Against casual “non‑existent” branding
- If your own registration is cancelled on vague grounds like “non‑existent at registered place” but you are actually operating, rely on decisions that insist on proper independent verification and set aside cancellation orders based only on postal remarks or one‑line reports.
6. Educating taxpayers about this systemic issue
Professionals can:
- Write and circulate short notes / WhatsApp newsletters explaining that verification is a shared responsibility: department must vet registrations properly; taxpayers must do basic vendor KYC and preserve evidence.
- Conduct client sessions on “How to protect your ITC when suppliers are later treated as fake”, focusing on document trails, payment discipline and early response to SCNs.

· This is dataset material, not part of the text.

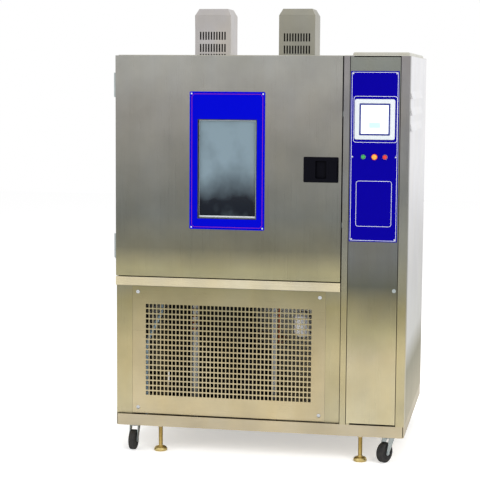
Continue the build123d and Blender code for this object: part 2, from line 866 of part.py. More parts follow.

- Emphasise that genuine taxpayers must contest arbitrary retrospective cancellations and ITC denials, not accept the “fake registration” narrative as a fait accompli.
Author’s conclusion
It is logically and legally untenable for the same State that scrutinised PAN, Aadhaar, address, lease and even conducted physical verification before issuing a GST registration to later chant that “taxpayers obtained fake registration” and to push the entire burden of that systemic failure onto buyers and small assessees. Retrospective cancellation without clear reasons, proper verification and specific findings on the buyer’s involvement has rightly been struck down by several High Courts, and these rulings must now be invoked consistently to protect bona fide taxpayers from chain‑wide stigma and ITC denial.